# New to area. How far up Escambia Bay can you find stingrays?



## Navy-Girl (Aug 6, 2018)

I'm new to the area and living in Pace and looking to catch or gig some rays for shark bait. It's an hour drive each way for me to Pensacola Beach. Are there any rays in Escambia Bay? How far up can you regularly find them? Any particular section of shoreline I should try? I'm pretty close to the Hwy90 bridge. Don't have much free time and trying to make the best of it. Thanks.


----------



## azevedo16 (Aug 18, 2010)

It's been a month or something but there were plenty to be seen around Floridatown


----------



## NoMoSurf (Oct 2, 2007)

I'm guessing that it would depend on the rain amounts. Lower rain totals means brackish water further up into the river. Means rays further up stream.


----------



## Jason (Oct 2, 2007)

Caught em at Jims Fish camp on Hwy 90 before...


----------



## Navy-Girl (Aug 6, 2018)

Thanks for all the advice.
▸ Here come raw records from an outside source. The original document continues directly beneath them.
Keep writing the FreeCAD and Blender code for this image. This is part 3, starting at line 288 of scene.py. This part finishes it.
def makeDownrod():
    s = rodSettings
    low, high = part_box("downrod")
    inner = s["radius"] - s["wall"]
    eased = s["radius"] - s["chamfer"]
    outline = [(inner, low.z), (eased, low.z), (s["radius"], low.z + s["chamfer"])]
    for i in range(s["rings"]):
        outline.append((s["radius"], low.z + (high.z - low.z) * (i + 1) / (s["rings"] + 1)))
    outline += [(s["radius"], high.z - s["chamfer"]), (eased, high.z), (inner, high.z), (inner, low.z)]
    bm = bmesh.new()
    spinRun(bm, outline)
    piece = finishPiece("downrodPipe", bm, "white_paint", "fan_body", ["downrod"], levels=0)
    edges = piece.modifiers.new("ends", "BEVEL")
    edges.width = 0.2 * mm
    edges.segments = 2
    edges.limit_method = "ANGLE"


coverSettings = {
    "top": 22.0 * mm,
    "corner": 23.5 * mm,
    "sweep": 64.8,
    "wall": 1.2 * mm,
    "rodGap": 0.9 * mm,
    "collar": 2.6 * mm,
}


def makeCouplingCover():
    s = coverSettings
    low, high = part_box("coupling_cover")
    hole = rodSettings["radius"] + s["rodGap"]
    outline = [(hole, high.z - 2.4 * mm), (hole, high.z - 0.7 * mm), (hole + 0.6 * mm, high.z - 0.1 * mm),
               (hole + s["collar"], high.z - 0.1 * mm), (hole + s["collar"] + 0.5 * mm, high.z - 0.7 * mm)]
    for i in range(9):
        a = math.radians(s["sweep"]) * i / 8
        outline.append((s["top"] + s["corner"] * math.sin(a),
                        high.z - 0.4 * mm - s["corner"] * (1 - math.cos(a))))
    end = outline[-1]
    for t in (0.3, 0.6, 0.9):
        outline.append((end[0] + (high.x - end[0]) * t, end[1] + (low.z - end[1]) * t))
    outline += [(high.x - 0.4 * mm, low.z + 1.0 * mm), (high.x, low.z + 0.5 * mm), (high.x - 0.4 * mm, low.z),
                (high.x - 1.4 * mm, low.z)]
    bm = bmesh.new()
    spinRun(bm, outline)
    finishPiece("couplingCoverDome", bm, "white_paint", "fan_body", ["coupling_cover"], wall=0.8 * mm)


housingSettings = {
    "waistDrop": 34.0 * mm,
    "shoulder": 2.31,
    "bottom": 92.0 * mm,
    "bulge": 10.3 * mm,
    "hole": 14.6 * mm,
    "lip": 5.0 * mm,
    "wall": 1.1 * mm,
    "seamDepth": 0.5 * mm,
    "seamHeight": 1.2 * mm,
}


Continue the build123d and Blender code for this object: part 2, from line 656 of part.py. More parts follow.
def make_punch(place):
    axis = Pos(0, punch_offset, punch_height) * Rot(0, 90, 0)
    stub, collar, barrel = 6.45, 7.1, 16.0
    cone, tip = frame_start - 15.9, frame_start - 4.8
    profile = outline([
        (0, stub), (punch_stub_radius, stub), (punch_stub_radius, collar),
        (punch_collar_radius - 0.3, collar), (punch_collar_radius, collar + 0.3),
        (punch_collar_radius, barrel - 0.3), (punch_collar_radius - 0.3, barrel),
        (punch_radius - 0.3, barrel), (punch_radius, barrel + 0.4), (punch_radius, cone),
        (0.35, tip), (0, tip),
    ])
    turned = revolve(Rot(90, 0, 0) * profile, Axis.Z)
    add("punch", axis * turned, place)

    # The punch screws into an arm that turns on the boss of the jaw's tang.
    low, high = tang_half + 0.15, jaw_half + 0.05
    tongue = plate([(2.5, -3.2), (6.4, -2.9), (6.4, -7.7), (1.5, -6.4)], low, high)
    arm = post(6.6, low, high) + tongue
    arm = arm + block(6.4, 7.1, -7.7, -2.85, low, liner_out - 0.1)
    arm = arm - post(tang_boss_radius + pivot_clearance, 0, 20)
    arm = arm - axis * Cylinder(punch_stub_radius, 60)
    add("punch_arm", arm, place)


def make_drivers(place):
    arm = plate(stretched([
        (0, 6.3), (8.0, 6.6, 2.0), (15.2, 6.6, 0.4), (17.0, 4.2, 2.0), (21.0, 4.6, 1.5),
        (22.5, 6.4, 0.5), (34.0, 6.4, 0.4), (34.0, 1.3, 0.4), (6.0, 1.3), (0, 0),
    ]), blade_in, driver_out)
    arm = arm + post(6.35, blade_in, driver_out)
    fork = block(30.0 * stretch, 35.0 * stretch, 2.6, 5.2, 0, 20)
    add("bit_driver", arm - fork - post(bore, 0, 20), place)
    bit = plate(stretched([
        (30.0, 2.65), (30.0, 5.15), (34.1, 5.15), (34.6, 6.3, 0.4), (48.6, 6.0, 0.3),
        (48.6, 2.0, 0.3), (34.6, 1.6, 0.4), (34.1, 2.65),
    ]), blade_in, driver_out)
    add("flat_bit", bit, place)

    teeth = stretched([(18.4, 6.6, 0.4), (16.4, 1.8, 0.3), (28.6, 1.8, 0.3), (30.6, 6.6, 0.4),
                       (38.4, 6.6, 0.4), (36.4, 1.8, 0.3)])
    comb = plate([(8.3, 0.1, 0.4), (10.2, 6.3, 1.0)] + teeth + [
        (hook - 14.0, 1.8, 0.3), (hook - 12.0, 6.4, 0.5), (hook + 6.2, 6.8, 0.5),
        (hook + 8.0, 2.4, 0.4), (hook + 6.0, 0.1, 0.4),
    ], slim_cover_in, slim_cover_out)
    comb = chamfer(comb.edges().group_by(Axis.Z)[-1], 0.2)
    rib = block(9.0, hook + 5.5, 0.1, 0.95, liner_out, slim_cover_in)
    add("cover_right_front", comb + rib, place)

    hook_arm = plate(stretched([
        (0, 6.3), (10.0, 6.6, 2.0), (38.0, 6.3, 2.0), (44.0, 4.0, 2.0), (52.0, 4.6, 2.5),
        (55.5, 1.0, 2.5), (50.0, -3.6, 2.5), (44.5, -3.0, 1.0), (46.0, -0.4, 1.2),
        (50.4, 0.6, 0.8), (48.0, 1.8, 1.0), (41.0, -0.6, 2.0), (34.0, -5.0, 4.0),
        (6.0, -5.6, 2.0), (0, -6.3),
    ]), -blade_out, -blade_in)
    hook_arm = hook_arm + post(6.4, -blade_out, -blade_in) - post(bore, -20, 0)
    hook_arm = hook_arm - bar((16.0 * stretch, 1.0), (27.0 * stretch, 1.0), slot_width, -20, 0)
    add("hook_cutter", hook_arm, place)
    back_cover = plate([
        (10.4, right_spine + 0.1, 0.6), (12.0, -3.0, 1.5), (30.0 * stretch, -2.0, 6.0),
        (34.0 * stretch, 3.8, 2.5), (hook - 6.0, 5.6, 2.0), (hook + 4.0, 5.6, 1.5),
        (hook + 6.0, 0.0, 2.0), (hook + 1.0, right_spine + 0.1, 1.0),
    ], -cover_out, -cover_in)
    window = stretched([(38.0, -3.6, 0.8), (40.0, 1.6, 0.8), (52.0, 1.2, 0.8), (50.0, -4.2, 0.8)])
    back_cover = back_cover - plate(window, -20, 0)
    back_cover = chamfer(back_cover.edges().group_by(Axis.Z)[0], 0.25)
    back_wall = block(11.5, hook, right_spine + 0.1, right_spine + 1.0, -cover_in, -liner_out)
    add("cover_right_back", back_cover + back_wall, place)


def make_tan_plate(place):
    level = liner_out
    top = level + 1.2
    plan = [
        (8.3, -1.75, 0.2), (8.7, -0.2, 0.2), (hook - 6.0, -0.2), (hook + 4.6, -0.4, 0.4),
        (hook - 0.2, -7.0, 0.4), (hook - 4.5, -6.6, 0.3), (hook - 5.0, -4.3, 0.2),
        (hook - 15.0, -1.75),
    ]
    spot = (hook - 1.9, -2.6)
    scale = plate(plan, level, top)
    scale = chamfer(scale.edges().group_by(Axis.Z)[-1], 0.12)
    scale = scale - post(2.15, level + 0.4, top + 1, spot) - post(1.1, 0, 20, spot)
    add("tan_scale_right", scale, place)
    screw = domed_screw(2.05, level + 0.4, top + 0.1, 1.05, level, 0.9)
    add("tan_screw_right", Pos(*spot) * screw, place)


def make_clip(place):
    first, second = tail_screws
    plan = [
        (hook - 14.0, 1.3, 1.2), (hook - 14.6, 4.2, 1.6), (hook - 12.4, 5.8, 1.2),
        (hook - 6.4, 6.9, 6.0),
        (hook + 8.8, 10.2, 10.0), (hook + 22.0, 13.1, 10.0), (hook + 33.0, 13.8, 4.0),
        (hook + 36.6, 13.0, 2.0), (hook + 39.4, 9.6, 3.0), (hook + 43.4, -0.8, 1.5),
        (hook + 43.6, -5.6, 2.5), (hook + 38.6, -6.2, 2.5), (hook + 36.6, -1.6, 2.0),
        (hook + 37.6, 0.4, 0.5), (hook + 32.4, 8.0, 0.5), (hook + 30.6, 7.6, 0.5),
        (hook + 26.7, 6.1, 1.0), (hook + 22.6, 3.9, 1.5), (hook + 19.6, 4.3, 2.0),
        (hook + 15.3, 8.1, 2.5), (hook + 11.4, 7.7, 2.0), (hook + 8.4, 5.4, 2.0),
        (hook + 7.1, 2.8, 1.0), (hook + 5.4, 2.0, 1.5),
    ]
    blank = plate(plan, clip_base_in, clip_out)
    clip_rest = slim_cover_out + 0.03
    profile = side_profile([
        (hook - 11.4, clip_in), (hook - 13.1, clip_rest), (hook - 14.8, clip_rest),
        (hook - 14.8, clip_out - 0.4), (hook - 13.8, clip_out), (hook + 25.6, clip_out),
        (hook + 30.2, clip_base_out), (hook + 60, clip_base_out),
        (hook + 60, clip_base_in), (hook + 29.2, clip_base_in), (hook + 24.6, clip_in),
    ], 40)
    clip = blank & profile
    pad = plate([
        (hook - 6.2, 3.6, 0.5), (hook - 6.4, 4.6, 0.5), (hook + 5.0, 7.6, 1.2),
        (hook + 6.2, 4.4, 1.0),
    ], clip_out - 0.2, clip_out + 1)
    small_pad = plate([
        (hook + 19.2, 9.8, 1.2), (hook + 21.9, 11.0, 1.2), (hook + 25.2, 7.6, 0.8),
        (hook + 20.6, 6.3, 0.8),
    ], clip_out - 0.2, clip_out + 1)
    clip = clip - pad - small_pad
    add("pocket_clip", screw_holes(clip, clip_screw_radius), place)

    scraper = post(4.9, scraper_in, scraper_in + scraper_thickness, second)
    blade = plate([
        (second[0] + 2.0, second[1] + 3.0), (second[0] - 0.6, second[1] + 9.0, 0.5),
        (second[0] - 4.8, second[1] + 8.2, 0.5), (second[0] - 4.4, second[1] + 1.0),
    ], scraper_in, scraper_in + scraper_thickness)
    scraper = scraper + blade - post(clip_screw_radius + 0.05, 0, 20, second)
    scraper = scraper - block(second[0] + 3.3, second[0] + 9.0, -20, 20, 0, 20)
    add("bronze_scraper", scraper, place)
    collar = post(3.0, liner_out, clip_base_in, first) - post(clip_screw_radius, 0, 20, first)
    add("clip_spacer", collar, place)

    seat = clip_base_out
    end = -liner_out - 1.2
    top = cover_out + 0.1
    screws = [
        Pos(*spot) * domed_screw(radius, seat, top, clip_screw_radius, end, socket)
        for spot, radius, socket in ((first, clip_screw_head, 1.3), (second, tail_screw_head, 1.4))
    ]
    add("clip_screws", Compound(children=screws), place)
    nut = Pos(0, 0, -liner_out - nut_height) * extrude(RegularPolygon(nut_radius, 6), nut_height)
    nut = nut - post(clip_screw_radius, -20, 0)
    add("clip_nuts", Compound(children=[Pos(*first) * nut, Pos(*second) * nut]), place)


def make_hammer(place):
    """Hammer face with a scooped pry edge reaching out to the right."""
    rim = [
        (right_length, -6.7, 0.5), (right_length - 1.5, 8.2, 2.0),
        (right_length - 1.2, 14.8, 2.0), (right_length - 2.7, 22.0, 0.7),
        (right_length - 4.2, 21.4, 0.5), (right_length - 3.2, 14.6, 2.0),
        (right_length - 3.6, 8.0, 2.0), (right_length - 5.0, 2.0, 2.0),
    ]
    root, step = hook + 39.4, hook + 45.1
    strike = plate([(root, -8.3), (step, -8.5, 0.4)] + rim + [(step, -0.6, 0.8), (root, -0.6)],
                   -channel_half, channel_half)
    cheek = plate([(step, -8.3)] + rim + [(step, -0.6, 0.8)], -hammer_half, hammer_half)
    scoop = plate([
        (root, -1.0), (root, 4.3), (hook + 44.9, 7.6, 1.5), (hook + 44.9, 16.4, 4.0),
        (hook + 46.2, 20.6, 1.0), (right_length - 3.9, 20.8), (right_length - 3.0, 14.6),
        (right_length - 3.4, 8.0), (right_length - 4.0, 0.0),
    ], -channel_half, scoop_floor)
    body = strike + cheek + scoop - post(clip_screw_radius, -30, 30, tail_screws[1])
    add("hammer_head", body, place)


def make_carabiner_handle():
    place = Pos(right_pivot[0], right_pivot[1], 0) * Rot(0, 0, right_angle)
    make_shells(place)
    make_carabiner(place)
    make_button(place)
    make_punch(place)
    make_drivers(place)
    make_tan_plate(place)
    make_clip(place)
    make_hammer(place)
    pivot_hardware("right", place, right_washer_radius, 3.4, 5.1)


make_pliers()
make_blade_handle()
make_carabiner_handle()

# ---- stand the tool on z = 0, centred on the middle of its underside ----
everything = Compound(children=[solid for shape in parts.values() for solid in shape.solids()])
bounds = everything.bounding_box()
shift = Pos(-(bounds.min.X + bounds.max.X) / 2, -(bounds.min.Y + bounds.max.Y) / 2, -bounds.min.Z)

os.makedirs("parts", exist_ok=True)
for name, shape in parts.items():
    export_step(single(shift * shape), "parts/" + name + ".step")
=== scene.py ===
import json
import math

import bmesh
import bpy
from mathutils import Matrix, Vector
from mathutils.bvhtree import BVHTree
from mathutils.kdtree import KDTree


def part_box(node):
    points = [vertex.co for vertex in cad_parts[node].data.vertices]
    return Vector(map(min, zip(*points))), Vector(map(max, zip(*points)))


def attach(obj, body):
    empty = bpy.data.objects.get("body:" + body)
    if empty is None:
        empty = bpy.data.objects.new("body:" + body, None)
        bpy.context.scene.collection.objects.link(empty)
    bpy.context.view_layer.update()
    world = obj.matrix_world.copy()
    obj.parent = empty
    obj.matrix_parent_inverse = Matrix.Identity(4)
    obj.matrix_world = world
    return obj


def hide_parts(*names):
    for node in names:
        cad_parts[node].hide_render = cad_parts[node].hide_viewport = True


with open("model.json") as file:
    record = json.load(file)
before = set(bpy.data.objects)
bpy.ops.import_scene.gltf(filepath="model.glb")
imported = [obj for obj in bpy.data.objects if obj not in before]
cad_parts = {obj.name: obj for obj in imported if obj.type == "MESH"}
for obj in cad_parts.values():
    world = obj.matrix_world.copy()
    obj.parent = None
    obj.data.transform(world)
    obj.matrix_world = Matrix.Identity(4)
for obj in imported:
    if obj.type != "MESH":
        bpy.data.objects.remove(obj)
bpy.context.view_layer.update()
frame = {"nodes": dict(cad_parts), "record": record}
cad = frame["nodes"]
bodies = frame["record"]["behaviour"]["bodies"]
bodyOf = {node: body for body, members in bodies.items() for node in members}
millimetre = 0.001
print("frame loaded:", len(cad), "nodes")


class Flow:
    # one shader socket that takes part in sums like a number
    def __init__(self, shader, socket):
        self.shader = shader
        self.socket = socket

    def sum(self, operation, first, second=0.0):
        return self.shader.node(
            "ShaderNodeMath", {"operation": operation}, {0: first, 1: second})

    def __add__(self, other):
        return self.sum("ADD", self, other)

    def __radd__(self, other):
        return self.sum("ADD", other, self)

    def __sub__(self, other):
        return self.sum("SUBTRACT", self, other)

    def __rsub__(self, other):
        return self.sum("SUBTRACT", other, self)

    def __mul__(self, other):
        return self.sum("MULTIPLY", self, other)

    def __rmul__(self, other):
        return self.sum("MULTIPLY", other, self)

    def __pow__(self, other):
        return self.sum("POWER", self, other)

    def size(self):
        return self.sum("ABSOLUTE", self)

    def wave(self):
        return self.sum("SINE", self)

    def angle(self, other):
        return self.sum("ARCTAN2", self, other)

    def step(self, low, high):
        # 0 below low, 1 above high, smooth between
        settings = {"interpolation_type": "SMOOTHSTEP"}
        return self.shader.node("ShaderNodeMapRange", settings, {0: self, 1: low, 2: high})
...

Tried some cutbait from my kayak near Floridatown boat ramp during incoming tide and no rays, just a few nasty hardheads. 



Went down to beach on Wednesday near Portofino condos, around 7pm, with two rays I purchased at a local bait shop. Right after sunset the biggest, blackest mosquitoes I've ever seen came out of nowhere. I probably had 7+ at a time on each limb, let alone my torso. I've got over 50+ bumps now on each leg and arm and my back is a mess, way too many bumps to count there. 



I've been bitten up on northeast and Virginia beaches before, but this was the worst experience of my life, bar none.


The friend that was with me refuses to accompany me again, although I'm not sure I'd be willing to go myself.



Is this a normal occurrence around here in the summer?


----------



## yukondog (Feb 12, 2013)

Welcome to Florida, some years are worse than others but this is about normal.


----------



## SurfRidr (Apr 24, 2012)

Once you can use the search function, there are some posts I recall seeing about mosquito and other insect repellents people have used that really work. There is a reason it's so important.

I moved here from North Carolina 2 years ago, and lived in Charleston, SC for 7 years, Norfolk, VA for 3 years... and the skeeters here are some serious business compared to what I was used to. 

Last October and November I saw quite a few rays up in East Bay toward the river mouth... I'd be willing to be you could find them in upper Escambia Bay, but the hard part is actually targeting them. I am not knowledgeable about that. 

Welcome to the panhandle!


----------